Die schönste Zeit

»Gedichte für einen Frühlingstag«

  • Kai Agthe
  • Lesedauer: 2 Min.

Ein lyrischer Frühlingsstrauß. Es ist ein schönes Bukett geworden, das Gudrun Bull uns mit ihren »Gedichten für einen Frühlingstag« gebunden hat. Die Herausgeberin hat mit viel Übersicht lyrische Texte rund weniger bekannter Dichtern ausgewählt und diese gut nachvollziehbar in vier thematische Kapitel (Vorfrühling, Frühling, Ostern und Mai) unterteilt. An den Gedichten, die hier Eingang gefunden haben, lassen sich auch die repräsentativen metrischen und Reimformen des letzten 250 Jahre studieren.

Einer der frühesten Autoren ist Barthold Hinrich Brockes, dessen Natur-Erleben noch religiös motiviert war, endet doch sein Gedicht »Kirschblüte bei der Nacht« mit den Versen: »Die größte Schönheit dieser Erden / Kann mit der himmlischen doch nicht verglichen werden.« Das ist eine Generation später vorbei. Denn mit der Aufklärung wird die Natur ästhetisch autonom. Wenn Brockes vertreten ist, fällt umso mehr auf, dass der für die Dichtung in der zweiten Hälfte des 18. Jahrhunderts bedeutsame Klopstock fehlt. »Die Frühlingsfeier« hätte sich hier, und sei es gekürzt, gut eingefügt. Aber natürlich ist der Herausgeberin bewusst, dass Auslassungen unumgänglich sind. In wunderbar archaischer Diktion betont sie im Nachwort: »Aus der Überfülle auszuwählen bedeutet Beschwer.«

Zu den berühmten Frühlingsgedichten, die auch hier nicht fehlen dürfen, zählen Goethes »Osterspaziergang« aus »Faust I« und Eduard Mörike »Er ists«. Hier bin ich Mensch, hier darf ich's sein; dort flattert das »blaue Band« im Wind. Die Herausgeberin ruft aber auch Lyriker in Erinnerung, die mehr oder minder vergessen sind: So etwa Martin Greiff und Hanns von Gumppenberg, Johann Martin Miller und Paula Ludwig. August Hoffmann von Fallersleben, der Dichter des Liedes der Deutschen, war nicht nur ein eminent politischer Autor, sondern, wie drei lyrische Texte zeigen, auch Verfasser von Naturgedichten. Mit Georg Heym, Georg Trakl und Else Lasker-Schüler ist auch die expressionistische Dichtung gut vertreten.

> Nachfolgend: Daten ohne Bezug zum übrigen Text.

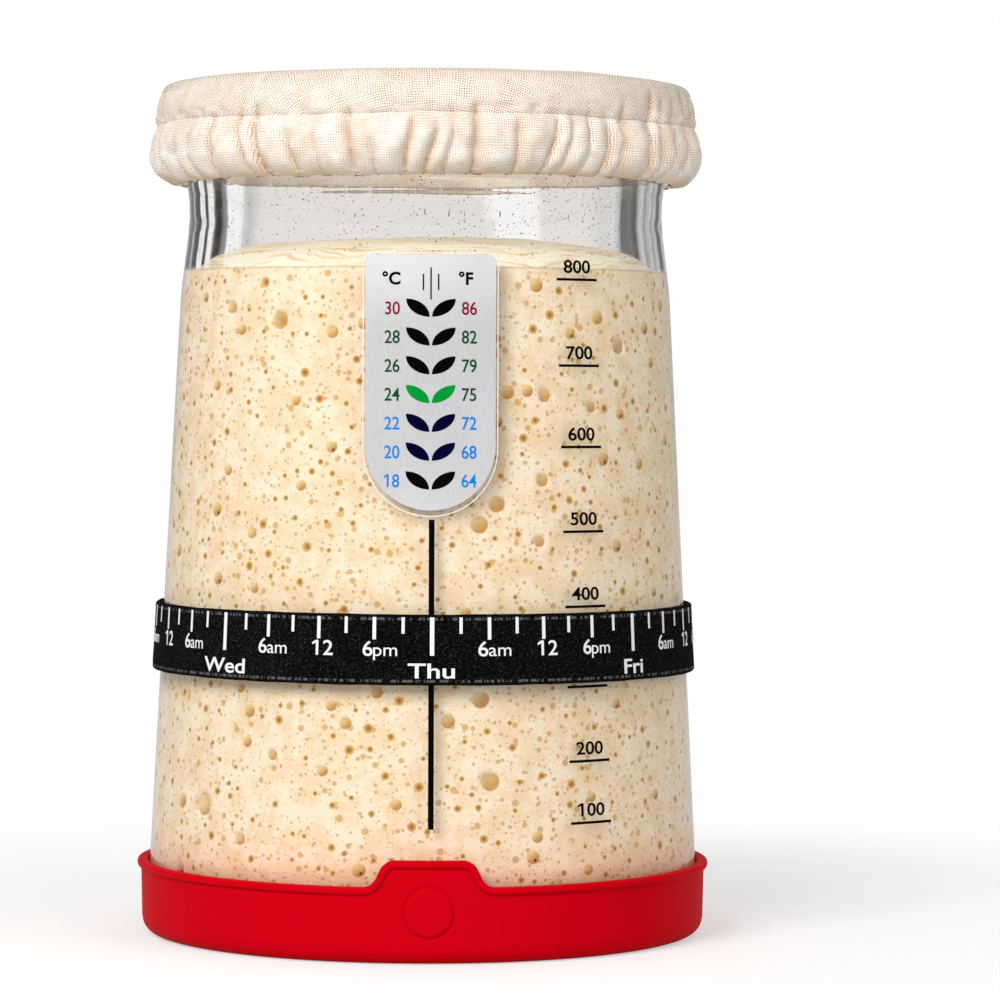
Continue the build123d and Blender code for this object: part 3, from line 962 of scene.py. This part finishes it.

Als übergreifendes Motto für diese Sammlung könnten die ersten beiden Verse des Gedichts »Frühlingsgedanken« zitiert werden, das der Barockdichter Simon Dach schrieb, der lange Zeit auch als Verfasser des von Friedrich Silcher vertonten »Ännchen von Tharau« galt: »Es ist, gewünschter Frühling, wahr, / Dein Reichtum krönt das ganze Jahr.«

Gedichte für einen Frühlingstag. Hrsg. von Gudrun Bull. Deutscher Taschenbuch Verlag. 158 S., brosch., 6,90 €.